Nos implica en la construcción de una alternativa a la atrofia moral de la dinámica del descarte.
Es el único antídoto real contra el cáncer que corroe la política y las democracias, que se alimenta de odio e indiferencia.
Depende de cada uno de nosotros no reducir la política, que todos necesitamos, a una suma de números, de porcentajes. A una «caja vacía» que hay que ocupar.
Depende de cada uno de nosotros devolver la esperanza, la profecía de un futuro que construir juntos, todos juntos; la belleza de compartir proyectos e historias en el tejido del bien común.
La política -nos dijo el Papa- es «participación». Es «cuidar del conjunto». Es «pensar en uno mismo como pueblo y no como yo o mi clan, mi familia, mis amigos. No es populismo. No, es otra cosa».
La participación es responsable; el populismo, en cambio, anula la responsabilidad, que es individual, en la indistinción de la masa.
Pensar en grande, arremangarse para hacer grandes cosas, juntos. Esta es la tarea de los católicos en política.
Con los pies en la tierra, pero con grandes ideales.
Idealistas con un gran sentido de la realidad, y de los límites; conscientes de que pueden cambiar la realidad. Paso a paso. En un camino que siempre continúa. Sin confundir el camino -como decía el padre Primo Mazzolari- en un punto de llegada y de posesión.

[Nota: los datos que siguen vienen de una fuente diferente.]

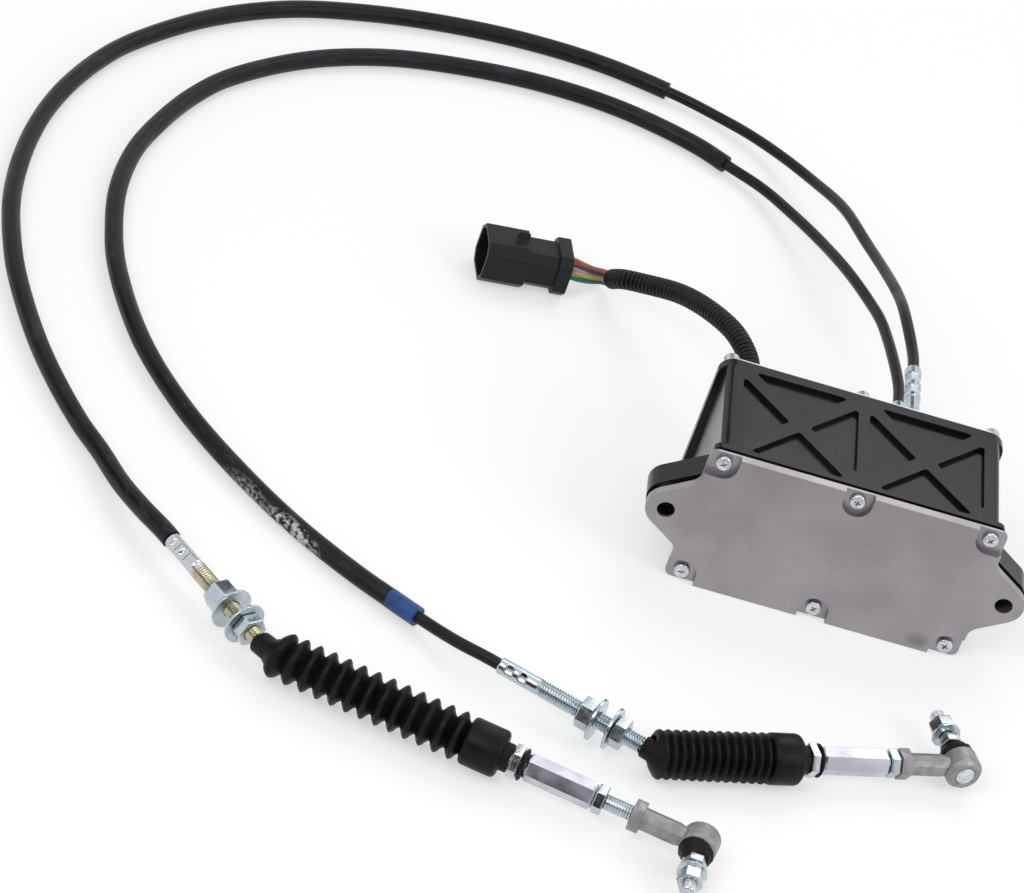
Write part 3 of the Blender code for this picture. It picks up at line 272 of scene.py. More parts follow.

«Una fe auténtica -escribe el Papa Francisco en Evangelii gaudium- implica siempre un profundo deseo de cambiar el mundo, de transmitir valores, de dejar algo mejor tras nuestro paso por la tierra».
Me vienen a la memoria las palabras de Aldo Moro cuando era un joven profesor universitario, como criterio para nuestro examen de conciencia: «Probablemente, a pesar de todo, la evolución histórica, de la que habremos sido determinantes, no satisfará nuestras exigencias ideales; la espléndida promesa, que parece contenida en la fuerza y belleza intrínsecas de esos ideales, no se cumplirá. Esto significa que los hombres tendrán que permanecer siempre ante la ley y el Estado en una posición de pesimismo más o menos agudo.
Y su dolor nunca será plenamente reconfortado. Pero esta insatisfacción, este dolor, es la propia insatisfacción del hombre con su vida, que con demasiada frecuencia es más estrecha y mezquina de lo que su belleza ideal parecería legítimamente hacer esperar. Es el dolor del hombre que continuamente encuentra todo más pequeño de lo que le gustaría, cuya vida es tan diferente del ideal impreciso en su sueño.
Es un dolor que no cede, salvo un poco, cuando se confiesa a las almas que saben comprender o que han cantado en el arte, o cuando la fuerza de una fe o la belleza de la naturaleza disuelven esa angustia y devuelven la paz. Tal vez el destino del hombre no sea realizar plenamente la justicia, sino tener perpetuamente hambre y sed de justicia. Pero siempre es un gran destino».